**STATED TASK**.
Below is a block of records; repeat all of them exactly.

^^^^^^^^

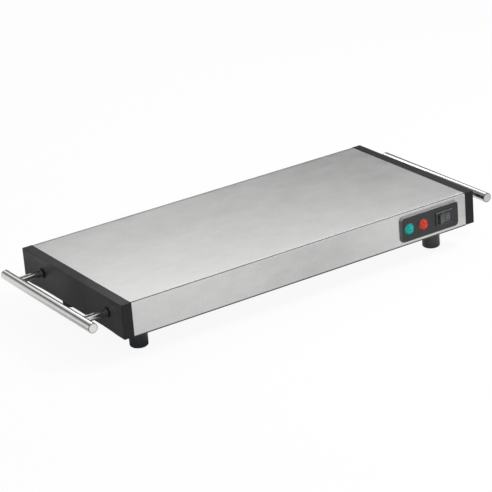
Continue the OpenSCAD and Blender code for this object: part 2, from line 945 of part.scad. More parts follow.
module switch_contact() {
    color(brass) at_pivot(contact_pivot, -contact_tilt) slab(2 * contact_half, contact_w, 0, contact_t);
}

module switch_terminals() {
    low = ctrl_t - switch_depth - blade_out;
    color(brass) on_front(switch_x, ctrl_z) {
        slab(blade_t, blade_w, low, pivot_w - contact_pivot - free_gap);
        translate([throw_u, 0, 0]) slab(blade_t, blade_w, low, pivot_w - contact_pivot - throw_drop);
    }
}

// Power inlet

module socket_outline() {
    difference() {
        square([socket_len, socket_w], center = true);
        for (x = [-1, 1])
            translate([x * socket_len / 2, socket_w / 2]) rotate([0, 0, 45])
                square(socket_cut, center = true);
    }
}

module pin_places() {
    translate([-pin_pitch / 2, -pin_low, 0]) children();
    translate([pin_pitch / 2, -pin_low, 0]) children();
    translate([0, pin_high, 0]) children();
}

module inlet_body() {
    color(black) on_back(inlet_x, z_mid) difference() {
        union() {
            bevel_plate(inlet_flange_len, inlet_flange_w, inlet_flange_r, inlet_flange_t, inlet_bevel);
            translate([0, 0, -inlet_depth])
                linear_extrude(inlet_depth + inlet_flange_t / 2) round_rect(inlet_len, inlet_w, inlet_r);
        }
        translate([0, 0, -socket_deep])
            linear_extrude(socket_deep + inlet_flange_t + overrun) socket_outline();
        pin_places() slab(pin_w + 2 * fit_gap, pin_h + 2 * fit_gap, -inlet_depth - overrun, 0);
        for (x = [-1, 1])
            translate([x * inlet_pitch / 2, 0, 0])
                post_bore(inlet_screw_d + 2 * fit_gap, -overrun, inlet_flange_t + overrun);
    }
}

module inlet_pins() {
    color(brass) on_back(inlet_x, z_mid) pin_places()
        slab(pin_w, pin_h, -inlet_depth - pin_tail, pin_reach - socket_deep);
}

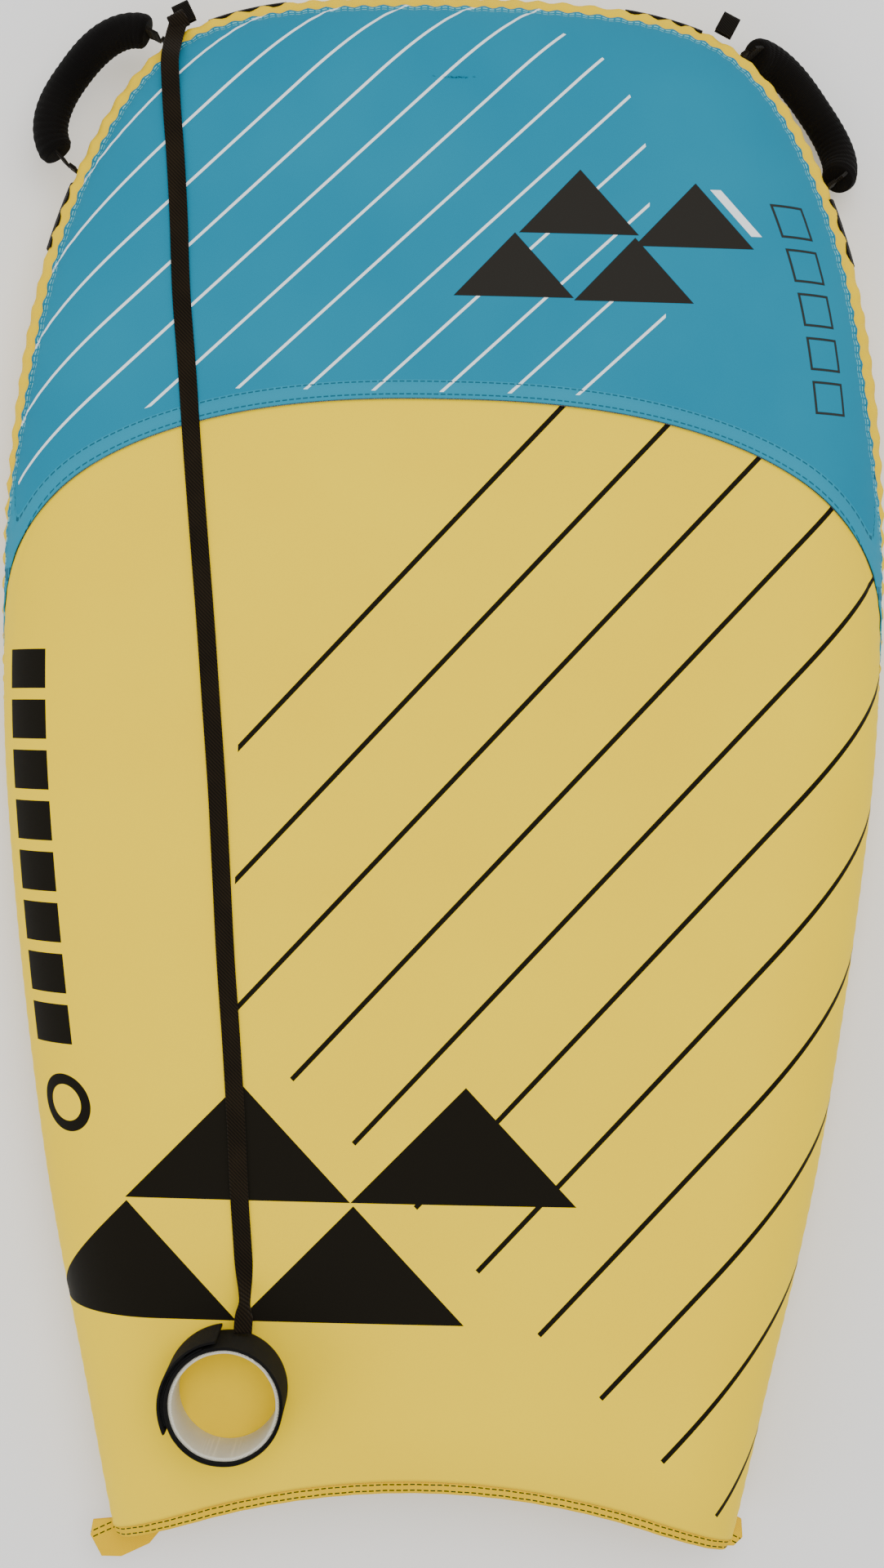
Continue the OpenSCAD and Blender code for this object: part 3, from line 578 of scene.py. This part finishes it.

^^^^^^^^

**EXERCISE RESPONSE**.
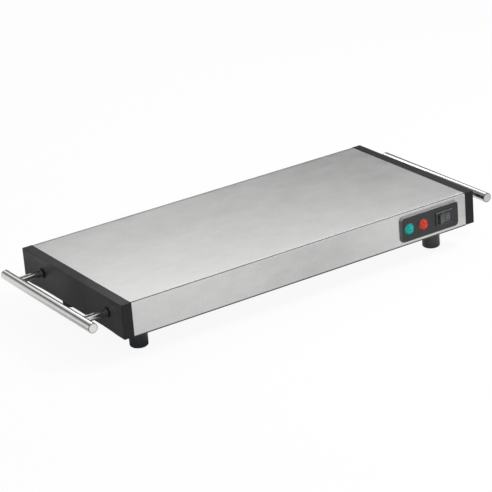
Continue the OpenSCAD and Blender code for this object: part 2, from line 945 of part.scad. More parts follow.
module switch_contact() {
    color(brass) at_pivot(contact_pivot, -contact_tilt) slab(2 * contact_half, contact_w, 0, contact_t);
}

module switch_terminals() {
    low = ctrl_t - switch_depth - blade_out;
    color(brass) on_front(switch_x, ctrl_z) {
        slab(blade_t, blade_w, low, pivot_w - contact_pivot - free_gap);
        translate([throw_u, 0, 0]) slab(blade_t, blade_w, low, pivot_w - contact_pivot - throw_drop);
    }
}

// Power inlet

module socket_outline() {
    difference() {
        square([socket_len, socket_w], center = true);
        for (x = [-1, 1])
            translate([x * socket_len / 2, socket_w / 2]) rotate([0, 0, 45])
                square(socket_cut, center = true);
    }
}

module pin_places() {
    translate([-pin_pitch / 2, -pin_low, 0]) children();
    translate([pin_pitch / 2, -pin_low, 0]) children();
    translate([0, pin_high, 0]) children();
}

module inlet_body() {
    color(black) on_back(inlet_x, z_mid) difference() {
        union() {
            bevel_plate(inlet_flange_len, inlet_flange_w, inlet_flange_r, inlet_flange_t, inlet_bevel);
            translate([0, 0, -inlet_depth])
                linear_extrude(inlet_depth + inlet_flange_t / 2) round_rect(inlet_len, inlet_w, inlet_r);
        }
        translate([0, 0, -socket_deep])
            linear_extrude(socket_deep + inlet_flange_t + overrun) socket_outline();
        pin_places() slab(pin_w + 2 * fit_gap, pin_h + 2 * fit_gap, -inlet_depth - overrun, 0);
        for (x = [-1, 1])
            translate([x * inlet_pitch / 2, 0, 0])
                post_bore(inlet_screw_d + 2 * fit_gap, -overrun, inlet_flange_t + overrun);
    }
}

module inlet_pins() {
    color(brass) on_back(inlet_x, z_mid) pin_places()
        slab(pin_w, pin_h, -inlet_depth - pin_tail, pin_reach - socket_deep);
}

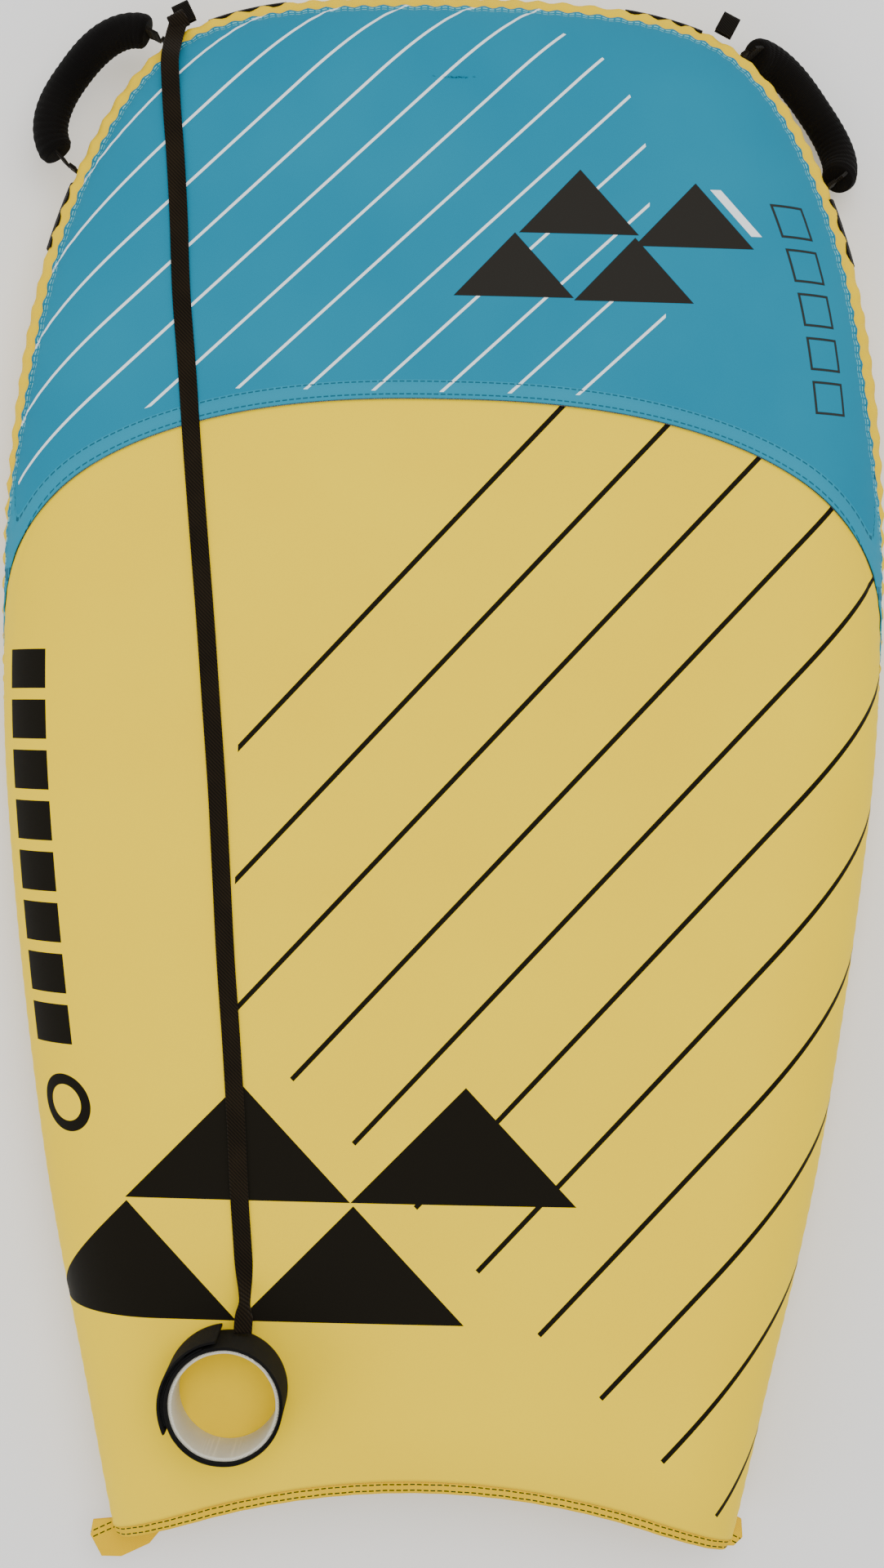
Continue the OpenSCAD and Blender code for this object: part 3, from line 578 of scene.py. This part finishes it.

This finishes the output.